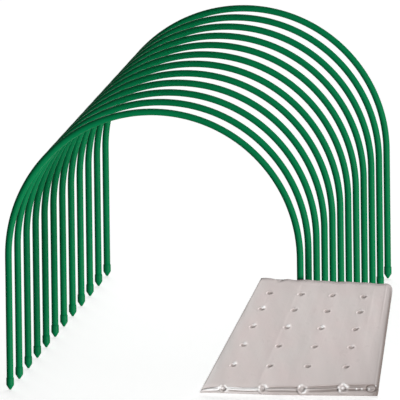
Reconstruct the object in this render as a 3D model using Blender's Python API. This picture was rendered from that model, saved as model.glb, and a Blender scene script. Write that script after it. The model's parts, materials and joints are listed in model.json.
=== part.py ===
"""Row cover tunnel: twelve coated steel hoops in a row, with the folded cover film leaning on the first.

Frame: +X to the right as seen from the front, +Y along the row towards the back, +Z up. The origin is on
the ground at the centre of the row's footprint. Each hoop stands on its two points, which go into the soil
in use. All lengths are in metres.
"""

import math

import bmesh
import bpy
from mathutils import Vector

# Hoops
HOOP_COUNT = 12
HOOP_PITCH = 0.110  # from one hoop's plane to the next
HOOP_LENGTH = 1.220  # along the tube's axis, from point to point
HOOP_WIDTH = 0.490  # between the axes of the two legs

# Tube
TUBE_DIAMETER = 0.0115  # over the coating
COATING_WALL = 0.0007
STEEL_WALL = 0.0006

# Tips
TIP_LENGTH = 0.0203  # overall, from mouth to point
TIP_CONE_LENGTH = 0.0080
TIP_WALL = 0.0005  # of the collar round the tube
TIP_FLOOR = 0.0015  # between the socket and the cone
TIP_LEAD_LENGTH = 0.0014  # the tapered rim at the mouth
TIP_LEAD_DROP = 0.0003  # how far the rim draws in
TIP_POINT_DIAMETER = 0.003  # of the flat at the blunted point

# Folded cover film
PACK_BOTTOM_WIDTH = 0.297
PACK_TOP_WIDTH = 0.222
PACK_TOP_SHIFT = 0.101  # the top left corner, to the right of the bottom left one
PACK_HEIGHT = 0.195  # at the left edge, from the ground up along the pack
PACK_TOP_FALL = 0.008  # how much lower the top edge is at its right end
PACK_THICKNESS = 0.010
PACK_FOLD_DIAMETER = 0.014  # of the thick rounded fold along the bottom
PACK_RIGHT_REACH = 0.132  # the bottom right corner, to the right of the leg's axis
PACK_CORNER_RADIUS = 0.012  # of the rounded top right corner

# Fits
CLEARANCE = 0.0003  # between pieces that touch

# Angles and counts
PACK_LEAN = math.radians(7.0)
SHARP_ANGLE = math.radians(50)  # edges sharper than this stay crisp
TUBE_SIDES = 8
ARCH_STEPS = 16
FOLD_STEPS = 8
CORNER_STEPS = 4

# Across the pack, from its left edge to its right: how full the folded layers are
PACK_FILL_SHARES = ((0.0, 0.45), (0.015, 0.85), (0.05, 1.0))
PACK_RIGHT_FILL_SHARE = 0.6

# Worked out from the sizes above
ARCH_RADIUS = HOOP_WIDTH / 2
SPRING_HEIGHT = (HOOP_LENGTH - math.pi * ARCH_RADIUS) / 2
COATING_OUTER = TUBE_DIAMETER / 2
COATING_BORE = COATING_OUTER - COATING_WALL
STEEL_OUTER = COATING_BORE - CLEARANCE
STEEL_BORE = STEEL_OUTER - STEEL_WALL
SOCKET_RADIUS = COATING_OUTER + CLEARANCE
TIP_RADIUS = SOCKET_RADIUS + TIP_WALL
SOCKET_FLOOR = TIP_CONE_LENGTH + TIP_FLOOR
TUBE_END = SOCKET_FLOOR + CLEARANCE
FIRST_HOOP_Y = -HOOP_PITCH * (HOOP_COUNT - 1) / 2


def clear_scene():
    for thing in list(bpy.data.objects):
        bpy.data.objects.remove(thing, do_unlink=True)


def make_material(name, colour, roughness, metallic=0.0):
    material = bpy.data.materials.new(name)
    material.use_nodes = True
    shader = material.node_tree.nodes["Principled BSDF"]
    shader.inputs["Base Color"].default_value = (*colour, 1.0)
    shader.inputs["Roughness"].default_value = roughness
    shader.inputs["Metallic"].default_value = metallic
    return material


def finish_mesh(bm, name, material):
    """Turns the faces outwards and writes the mesh, shaded smooth apart from its corners."""
    bmesh.ops.recalc_face_normals(bm, faces=bm.faces[:])
    mesh = bpy.data.meshes.new(name)
    bm.to_mesh(mesh)
    bm.free()
    mesh.materials.append(material)
    mesh.shade_smooth()
    mesh.set_sharp_from_angle(angle=SHARP_ANGLE)
    return mesh


def draw_out(bm, edges, offset):
    """Extrudes open edges by an offset and gives back the edges at the far end."""
    grown = bmesh.ops.extrude_edge_only(bm, edges=edges)["geom"]
    points = [part for part in grown if isinstance(part, bmesh.types.BMVert)]
    bmesh.ops.translate(bm, verts=points, vec=offset)
    return [part for part in grown if isinstance(part, bmesh.types.BMEdge) and len(part.link_faces) == 1]


def swept_wall(bm, radius):
    """One wall of a tube, up the left leg, over the arch and down the right leg, with its two end rings."""
    before = set(bm.faces)
    bmesh.ops.create_circle(bm, segments=TUBE_SIDES, radius=radius)
    left_end = [edge for edge in bm.edges if not edge.link_faces]
    points = {point for edge in left_end for point in edge.verts}
    bmesh.ops.translate(bm, verts=list(points), vec=(-ARCH_RADIUS, 0, TUBE_END))
    leg = Vector((0, 0, SPRING_HEIGHT - TUBE_END))
    arch = bmesh.ops.spin(
        bm,
        geom=draw_out(bm, left_end, leg),
        cent=(0, 0, SPRING_HEIGHT),
        axis=(0, 1, 0),
        angle=math.pi,
        steps=ARCH_STEPS,
        use_duplicate=False,
    )
    right_spring = [part for part in arch["geom_last"] if isinstance(part, bmesh.types.BMEdge)]
    right_end = draw_out(bm, right_spring, -leg)
    return left_end, right_end, [face for face in bm.faces if face not in before]


def bent_tube(name, outer, bore, material):
    """A tube along a hoop, open at both ends: an outer wall and a bore, joined by a ring at each end."""
    bm = bmesh.new()
    left_rim, right_rim, _ = swept_wall(bm, outer)
    left_mouth, right_mouth, lining = swept_wall(bm, bore)
    bmesh.ops.reverse_faces(bm, faces=lining)
    bmesh.ops.bridge_loops(bm, edges=left_rim + left_mouth)
    bmesh.ops.bridge_loops(bm, edges=right_rim + right_mouth)
    return finish_mesh(bm, name, material)


def turned_tip(name, material):
    """The moulded point: a socket that takes the tube's end, a collar with a tapered rim, and a blunted cone."""
    profile = (
        (TIP_POINT_DIAMETER / 2, 0),
        (TIP_RADIUS, TIP_CONE_LENGTH),
        (TIP_RADIUS, TIP_LENGTH - TIP_LEAD_LENGTH),
        (TIP_RADIUS - TIP_LEAD_DROP, TIP_LENGTH),
        (SOCKET_RADIUS, TIP_LENGTH),
        (SOCKET_RADIUS, SOCKET_FLOOR),
    )
    bm = bmesh.new()
    rings = []
    for radius, height in profile:
        ring = bmesh.ops.create_circle(bm, segments=TUBE_SIDES, radius=radius)["verts"]
        bmesh.ops.translate(bm, verts=ring, vec=(0, 0, height))
        rings.append(ring)
    for lower, upper in zip(rings, rings[1:]):
        for i in range(TUBE_SIDES):
            j = (i + 1) % TUBE_SIDES
            bm.faces.new((lower[i], lower[j], upper[j], upper[i]))
    bm.faces.new(rings[0])
    bm.faces.new(rings[-1])
    return finish_mesh(bm, name, material)


def pack_section(height, fill):
    """The pack's outline seen from its left, as (depth, height) points from the thick fold's centre.

    It runs from the back crease under the fold to the front crease, up the front face and over the top.
    """
    fold = PACK_FOLD_DIAMETER / 2
    half = PACK_THICKNESS / 2
    crease = math.asin(half / fold)
    points = []
    for step in range(FOLD_STEPS + 1):
        turn = crease + (2 * math.pi - 2 * crease) * step / FOLD_STEPS
        points.append((fold * math.sin(turn), fold * math.cos(turn)))
    top = height - fold
    points.append((-half, top - half))
    points.append((-half / 2, top))
    points.append((half / 2, top))
    points.append((half, top - half))
    return [(depth * fill, rise) for depth, rise in points]


def pack_height(share):
    """How tall the pack is at a share of its width."""
    return PACK_HEIGHT - PACK_TOP_FALL * share


def pack_stations():
    """Across the pack: (share of the width, height, how full), with the top right corner round."""
    stations = [(share, pack_height(share), fill) for share, fill in PACK_FILL_SHARES]
    right = pack_height(1)
    for step in range(CORNER_STEPS + 1):
        turn = math.pi / 2 * step / CORNER_STEPS
        share = 1 - PACK_CORNER_RADIUS * (1 - math.sin(turn)) / PACK_TOP_WIDTH
        drop = PACK_CORNER_RADIUS * (1 - math.cos(turn))
        fill = 1 - (1 - PACK_RIGHT_FILL_SHARE) * step / CORNER_STEPS
        stations.append((share, right - drop, fill))
    return stations


def folded_film(name, material):
    """The folded film as one solid, in the pack's own frame: the thick fold's axis is local X."""
    bottom_left = PACK_RIGHT_REACH - PACK_BOTTOM_WIDTH
    span = PACK_HEIGHT - PACK_FOLD_DIAMETER / 2
    bm = bmesh.new()
    loops = []
    for share, height, fill in pack_stations():
        loop = []
        for depth, rise in pack_section(height, fill):
            up = rise / span
            left = bottom_left + PACK_TOP_SHIFT * up
            width = PACK_BOTTOM_WIDTH + (PACK_TOP_WIDTH - PACK_BOTTOM_WIDTH) * up
            loop.append(bm.verts.new((left + width * share, depth, rise)))
        loops.append(loop)
    for one, two in zip(loops, loops[1:]):
        for i in range(len(one)):
            j = (i + 1) % len(one)
            bm.faces.new((one[i], one[j], two[j], two[i]))
    bm.faces.new(loops[0])
    bm.faces.new(loops[-1])
    return finish_mesh(bm, name, material)


def place(name, mesh, parent, location):
    thing = bpy.data.objects.new(name, mesh)
    bpy.context.scene.collection.objects.link(thing)
    thing.parent = parent
    thing.location = location
    return thing


def build_hoops(steel, coating):
    """Every hoop hangs on an empty on the ground below its crown, where its lift axis runs."""
    steel_mesh = bent_tube("steel_tube", STEEL_OUTER, STEEL_BORE, steel)
    coating_mesh = bent_tube("coating", COATING_OUTER, COATING_BORE, coating)
    tip_mesh = turned_tip("tip", coating)
    for number in range(HOOP_COUNT):
        hoop = f"hoop_{number + 1:02d}"
        axis = place(f"{hoop}_axis", None, None, (0, FIRST_HOOP_Y + HOOP_PITCH * number, 0))
        place(f"{hoop}_steel_tube", steel_mesh, axis, (0, 0, 0))
        place(f"{hoop}_coating", coating_mesh, axis, (0, 0, 0))
        place(f"{hoop}_left_tip", tip_mesh, axis, (-ARCH_RADIUS, 0, 0))
        place(f"{hoop}_right_tip", tip_mesh, axis, (ARCH_RADIUS, 0, 0))


def build_film(film):
    """The pack stands on its thick fold and leans back until its top rests on the first hoop's right leg."""
    fold = PACK_FOLD_DIAMETER / 2
    half = PACK_THICKNESS / 2
    seat = FIRST_HOOP_Y - COATING_OUTER - CLEARANCE
    leg_share = (PACK_BOTTOM_WIDTH - PACK_RIGHT_REACH - PACK_TOP_SHIFT) / PACK_TOP_WIDTH
    reach = pack_height(leg_share) - fold - half
    fold_y = seat - half * math.cos(PACK_LEAN) - reach * math.sin(PACK_LEAN)
    pack = place("cover_film", folded_film("cover_film", film), None, (ARCH_RADIUS, fold_y, fold))
    pack.rotation_euler.x = -PACK_LEAN


def main():
    clear_scene()
    steel = make_material("galvanised_steel", (0.55, 0.56, 0.57), 0.4, 1.0)
    coating = make_material("green_coating", (0.0, 0.25, 0.07), 0.25)
    film = make_material("milky_film", (0.62, 0.55, 0.53), 0.3)
    build_hoops(steel, coating)
    build_film(film)


main()
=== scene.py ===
"""Row cover tunnel: twelve coated steel hoops in a row and the folded cover film that leans on the first.

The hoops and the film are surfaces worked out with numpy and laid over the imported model's own places.
"""

import json
import math

import bpy
import numpy as np
from mathutils import Matrix, Vector

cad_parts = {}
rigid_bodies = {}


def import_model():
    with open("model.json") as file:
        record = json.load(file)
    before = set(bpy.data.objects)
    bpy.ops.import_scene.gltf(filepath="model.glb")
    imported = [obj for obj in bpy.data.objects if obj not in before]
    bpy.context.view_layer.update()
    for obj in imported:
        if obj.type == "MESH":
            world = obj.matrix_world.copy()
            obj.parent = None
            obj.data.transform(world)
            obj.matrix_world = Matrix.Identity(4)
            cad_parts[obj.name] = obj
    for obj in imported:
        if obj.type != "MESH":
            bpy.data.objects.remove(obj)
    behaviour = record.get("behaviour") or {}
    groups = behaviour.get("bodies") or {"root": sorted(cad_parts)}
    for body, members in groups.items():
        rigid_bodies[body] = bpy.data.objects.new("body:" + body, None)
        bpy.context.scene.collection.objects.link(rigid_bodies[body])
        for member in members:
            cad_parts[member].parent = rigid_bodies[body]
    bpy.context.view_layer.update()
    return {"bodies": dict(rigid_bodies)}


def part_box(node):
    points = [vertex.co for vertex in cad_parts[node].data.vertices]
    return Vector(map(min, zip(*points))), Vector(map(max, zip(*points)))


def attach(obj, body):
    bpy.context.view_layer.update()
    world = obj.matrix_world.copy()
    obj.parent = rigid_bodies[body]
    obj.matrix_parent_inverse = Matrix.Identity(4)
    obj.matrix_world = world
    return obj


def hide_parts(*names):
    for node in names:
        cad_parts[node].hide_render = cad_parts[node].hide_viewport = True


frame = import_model()

bl_info = {
    "name": "Row cover tunnel",
    "version": (1, 0, 0),
    "blender": (4, 5, 0),
    "location": "3D View > Sidebar > Row Cover",
    "description": "Builds the hoops, their points and the folded cover film of a garden row cover",
    "category": "Add Mesh",
}

HOOPS = sorted(name for name in frame["bodies"] if name.startswith("hoop_"))
FIRST_LOW, FIRST_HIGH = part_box(HOOPS[0] + "_coating")
TIP_LOW, TIP_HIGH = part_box(HOOPS[0] + "_left_tip")
TUBE = FIRST_HIGH[1] - FIRST_LOW[1]
LEG_RINGS = 12


# Sizes and colours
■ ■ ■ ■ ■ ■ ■
Work required: Above is a listing; print exactly its lines from the one with "pack.rotation_euler.x = -PACK_LEAN" through the one with "from mathutils import Matrix, Vector", and no other lines.

Problem solution:
    pack.rotation_euler.x = -PACK_LEAN


def main():
    clear_scene()
    steel = make_material("galvanised_steel", (0.55, 0.56, 0.57), 0.4, 1.0)
    coating = make_material("green_coating", (0.0, 0.25, 0.07), 0.25)
    film = make_material("milky_film", (0.62, 0.55, 0.53), 0.3)
    build_hoops(steel, coating)
    build_film(film)


main()
=== scene.py ===
"""Row cover tunnel: twelve coated steel hoops in a row and the folded cover film that leans on the first.

The hoops and the film are surfaces worked out with numpy and laid over the imported model's own places.
"""

import json
import math

import bpy
import numpy as np
from mathutils import Matrix, Vector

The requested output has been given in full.